His administration has also taken “unprecedented action to stem the spread of foreclosures,” Obama said, including the creation of “an unprecedented fund, in partnership with the Federal Reserve,” to get credit flowing.
“I wonder if they believe that everything is really unprecedented, or is it just their talking point,” said former Bush spokesman Gordon Johndroe, who is among those smarting over Obama’s use of unprecedented. “This rhetoric is more understandable during a campaign, but I’m not sure it’s going to get them far while governing when the facts don’t always agree.”
It arguably started during the campaign, when Obama’s team was clocking one unprecedented milestone after another: his trip to Europe, his Internet connectedness, his fundraising strategy, his rallies, his crowds. Obama’s election was historic. His inauguration broke attendance records that reportedly required “unprecedented” security.
And sure, once in office, the administration faced a massive economic crisis. And, yes, the Obama team brought the White House onto Facebook and Twitter.
But by applying the “unprecedented” label to a so many scenarios in government — from transparency to efforts to reduce the environmental impact of mountaintop coal mining — the Obama administration risks outsize expectations and overhype.
“It comes close to a certain arrogance,” Hughes said, “as if this president has done things that no other president has ever done before — except that they have done them before.”

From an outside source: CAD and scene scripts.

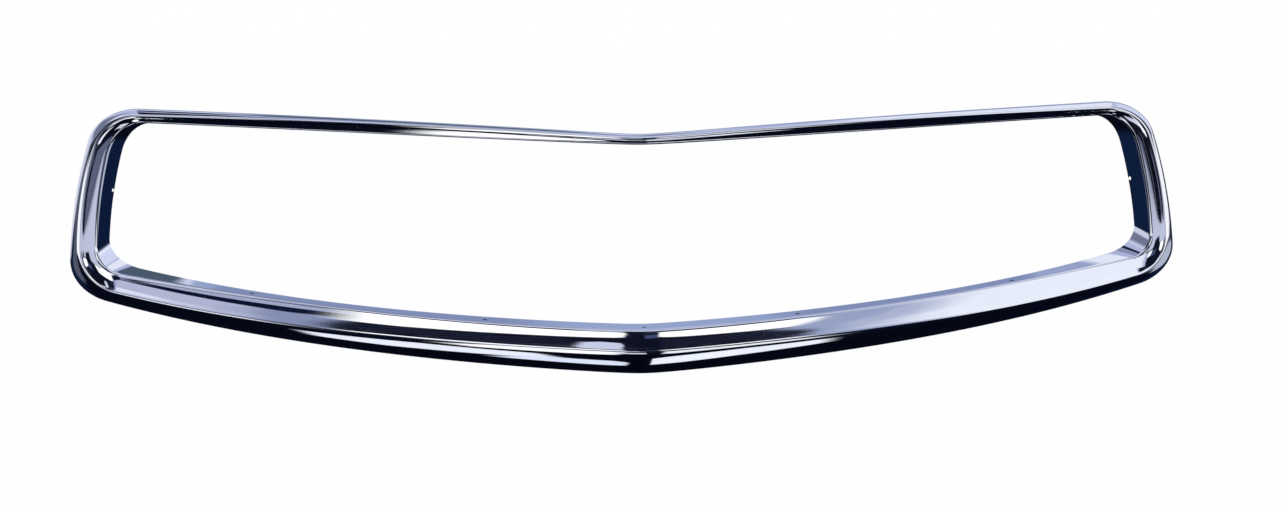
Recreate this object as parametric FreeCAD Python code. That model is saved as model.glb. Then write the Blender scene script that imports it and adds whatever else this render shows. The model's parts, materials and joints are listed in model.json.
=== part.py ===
"""Bright front grille surround with a vee prow, pressed and welded from sheet.

The frame is a hollow open-backed channel that runs round an empty opening. Its section is
followed along five lines: the skirt edge, the outer edge, the crest (foremost ridge), the fold
and the rear edge of the reveal flange. X is across the car, Y points back into the body, Z is up.
The shapes are worked out from the prow of the lower crest, and then moved so that the origin is
midway between the two inner lower studs, on the rear face of their plates.
All sizes are in millimetres.
"""
import FreeCAD, Part

import math
import os

Vector = FreeCAD.Vector

# ---- sheet and plan shape -------------------------------------------------------------------
SHEET = 1.2            # thickness of the bright sheet
SWEEP = 0.113          # each half runs back by this share of its distance from the centre
PROW_RADIUS = 16.0     # softens the vee at the centre plane
LEAN = 0.208           # the frame leans back by this share of its height
LEAN_HEIGHT = 100.0    # height at which the lean is nothing
REACH = 500.0          # distance from the centre over which the rails' rises are given
SEAM = 400.0           # where the rails meet the end pressings

LINES = ("skirt", "outer", "crest", "fold", "flange")

# Height of each line of a rail: at the prow, then its straight, bowed and late rise over REACH.
UPPER = {
    "skirt": (184.0, 30.2, -4.5, -1.0),
    "outer": (186.2, 30.2, -4.5, -1.0),
    "crest": (184.6, 36.5, -16.6, 0.0),
    "fold": (178.2, 20.0, 4.0, -2.5),
    "flange": (177.2, 20.0, 4.0, -3.0),
}
LOWER = {
    "skirt": (-20.0, 24.4, 34.5, 15.1),
    "outer": (-23.2, 24.4, 34.5, 15.1),
    "crest": (0.0, 20.6, 22.5, 20.7),
    "fold": (18.4, 16.0, 44.9, -3.6),
    "flange": (19.5, 15.7, 34.1, 16.1),
}
# Half width of each line of a side: at SIDE_HEIGHT, its change per SIDE_STEP up, and its bow.
SIDE_HEIGHT = 100.0
SIDE_STEP = 100.0
SIDE = {
    "skirt": (501.5, -8.7, -13.0),
    "outer": (503.5, -8.7, -13.0),
    "crest": (494.4, -2.3, -18.6),
    "fold": (479.2, -5.0, -13.4),
    "flange": (472.0, -6.5, -13.4),
}
# Room that a line's rounded corner takes along the rail and along the side.
UPPER_CORNER = {"skirt": (36, 28), "outer": (36, 28), "crest": (33, 28), "fold": (25, 29), "flange": (21, 26)}
LOWER_CORNER = {"skirt": (30, 30), "outer": (30, 30), "crest": (28, 29), "fold": (22, 19), "flange": (28, 20)}
CORNER_FULLNESS = 0.60

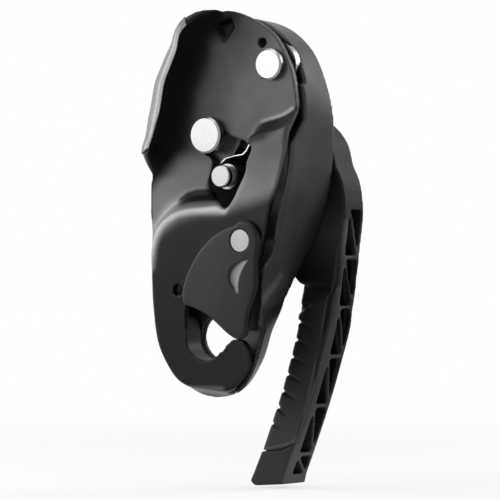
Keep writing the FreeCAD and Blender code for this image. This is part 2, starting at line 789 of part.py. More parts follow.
# Safety gate, drawn about its axis in shares of its length
GATE_EDGE_SHARES = [
    [(-0.068, 0.155), (-0.342, 0.040), (-0.560, -0.176), (-0.684, -0.408), (-0.716, -0.563)],
    [(-0.692, -0.650), (-0.587, -0.672), (-0.335, -0.795), (-0.105, -0.960)],
    [(-0.045, -0.985), (0.063, -0.935)],
    [(0.088, -0.870), (0.130, -0.666), (0.187, -0.508), (0.203, -0.237)],
    [(0.215, -0.080), (0.205, 0.070), (0.110, 0.185), (0.020, 0.205)],
]
SCOOP_SHARES = [
    (0.0605, -0.179), (-0.068, -0.213), (-0.163, -0.274), (-0.200, -0.353), (-0.184, -0.432),
    (-0.089, -0.511), (-0.084, -0.397), (-0.034, -0.292),
]

# The gate's tongue fills the plate's mouth, in shares of the plate's reach and rise
TONGUE_SHARES = [
    (0.291, 0.0422), (0.372, 0.0209), (0.486, 0.0285), (0.529, 0.0893),
    (0.572, 0.1622), (0.572, 0.1957), (0.420, 0.1957), (0.334, 0.1258),
]


def about_gate(shares):
    length = size.gate_length
    return [(GATE_AXIS[0] + length * x, GATE_AXIS[1] + length * z) for x, z in shares]


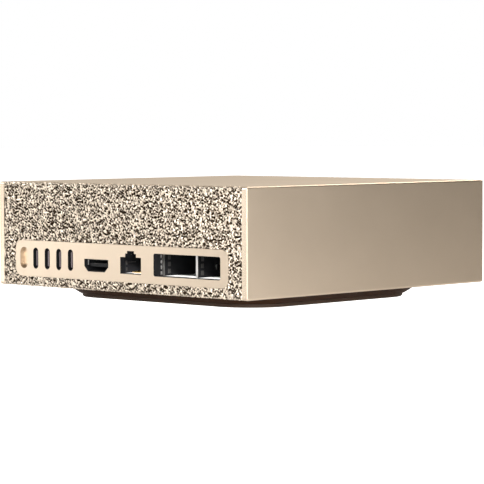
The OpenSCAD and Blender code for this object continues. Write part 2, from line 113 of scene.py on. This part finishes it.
def noise(tree, scale, detail=3, roughness=0.55, stretch=None):
    """Noise in the part's own space, with scale in features per metre."""
    texture = add(tree, "TexNoise", Scale=scale, Detail=detail, Roughness=roughness)
    place = object_coordinates(tree)
    if stretch:
        mapping = add(tree, "Mapping", Scale=stretch)
        tree.links.new(place, mapping.inputs["Vector"])
        place = mapping.outputs["Vector"]
    tree.links.new(place, texture.inputs["Vector"])
    return texture.outputs["Fac"]


def spread(tree, value, low, high, steps=(0.3, 0.7)):
    """Maps a value from steps to low..high, as a float."""
    mapped = add(tree, "MapRange", From_Min=steps[0], From_Max=steps[1], To_Min=low, To_Max=high)
    tree.links.new(value, mapped.inputs["Value"])
    return mapped.outputs["Result"]


def blend(tree, value, dark, light, steps=(0.3, 0.7)):
    """A colour between dark and light, as value goes over steps."""
    ramp = add(tree, "ValToRGB")
    for element, place, colour in zip(ramp.color_ramp.elements, steps, (dark, light)):
        element.position = place
        element.color = (*colour, 1)
    tree.links.new(value, ramp.inputs["Fac"])
    return ramp.outputs["Color"]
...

Obama even treads on unprecedented territory in ways he’s not trying to highlight. At this point in his presidency he’s spent more time on the golf course, for instance, than his immediate predecessor. He’s also attended more fundraisers. And sometimes he surprises people with his characterization of himself as "America's first Pacific president," as he did in Tokyo last week.
Obama's unprecedented use of "unprecedented" will likely continue in his second year in office, when the administration is expected to tackle the unprecedented deficit.